A Decentralized Identifier (DID) is a W3C standard for a new type of verifiable, self-sovereign identifier. Unlike an email address or social media handle, a DID is not issued or controlled by any company. It is a URI, like did:key:z6MkhaXgBZDvotDkL5257faiztiGiC2QtKLGpbnnEGta2doK, that points to a DID Document. This document, which you will store on IPFS, contains the public keys, service endpoints, and other metadata needed to interact with your identity in a decentralized network. The did:key method is a simple, widely supported format ideal for this use case.
To create a DID, you first generate a cryptographic key pair. The private key is kept secret and used for signing data, while the public key becomes part of the DID's identifier. Using a library like @digitalbazaar/did-method-key in Node.js, you can generate a DID in a few lines of code. The resulting DID Document is a JSON-LD object that specifies the public key for verification and can list service endpoints—such as the IPFS CID where your encrypted social graph data will be stored.
The power of a DID lies in its verifiability. When you sign a piece of data (like a new social connection) with your private key, anyone can use the public key in your publicly accessible DID Document to verify the signature's authenticity. This creates a cryptographically secure link between your identity and your actions, forming the basis of trust in a decentralized system. Your DID is your portable, permanent identity anchor across applications.
For a private social graph, your DID Document should include a service endpoint pointing to your encrypted data store. This is done by adding a service array to the document.
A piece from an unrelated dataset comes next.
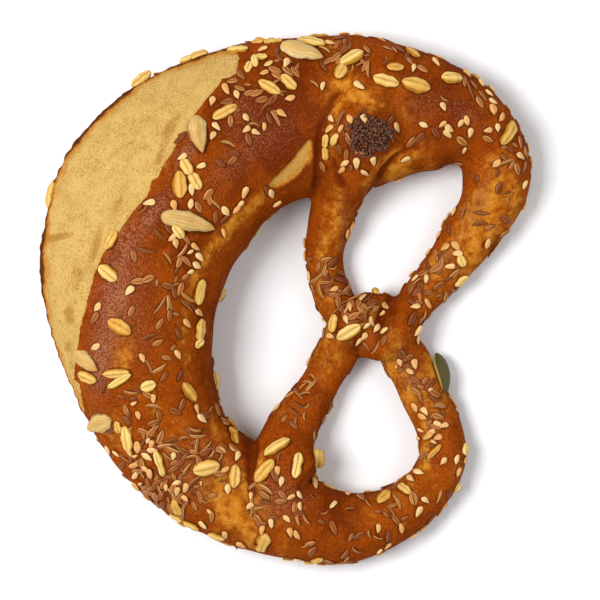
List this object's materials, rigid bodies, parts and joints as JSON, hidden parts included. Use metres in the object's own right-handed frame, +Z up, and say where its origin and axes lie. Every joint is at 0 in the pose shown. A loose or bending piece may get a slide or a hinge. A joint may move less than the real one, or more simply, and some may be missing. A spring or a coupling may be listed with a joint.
{
  "type": "soft pretzel",
  "caption": "Baked soft pretzel with a fat belly burst open along its outer side, thin twisted arms pressed on its shoulders, and a crust strewn with seeds and oat flakes.",
  "frame": {"origin": "middle of the outline on the flat baked underside, where the pretzel rests on a table", "axes": "+Z up from the table, +Y from the fat belly towards the twist, +X across both loops with the loop whose strand lies on top at the twist's upper crossing on the -X side"},
  "size_m": [0.1474, 0.1316, 0.0365],
  "materials": {
    "crust": "satin",
    "pale_seeds": "matte",
    "brown_seeds": "satin",
    "green_seed": "satin"
  },
  "bodies": {
    "root": {"pretzel": "crust"}
  },
  "joints": []
}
For example, a service entry with type EncryptedSocialGraphStore and a serviceEndpoint of ipfs://bafy... tells applications where to find your data. You will host this lightweight DID Document on IPFS, and its Content Identifier (CID) becomes the immutable reference for your identity's current state.
Before proceeding, ensure you have a Node.js environment set up. Install the necessary package: npm install @digitalbazaar/did-method-key. The following code snippet demonstrates generating a did:key and its initial document. Remember, safeguarding the generated private key material is critical, as it represents control over your decentralized identity.
Step 2: Structuring and Encrypting Graph Edges
This section details the core data structures and encryption methods for storing private social connections on IPFS.
A social graph is fundamentally a set of directed edges connecting user identifiers. For a decentralized application, each edge should be a self-contained, immutable data object. A standard structure includes the from (follower/actor), to (followee/target), a timestamp, and a type (e.g., "follow", "block"). This data is serialized into a deterministic format like JSON or CBOR before hashing. The resulting Content Identifier (CID) serves as the unique, content-addressed pointer for this edge on IPFS, ensuring data integrity.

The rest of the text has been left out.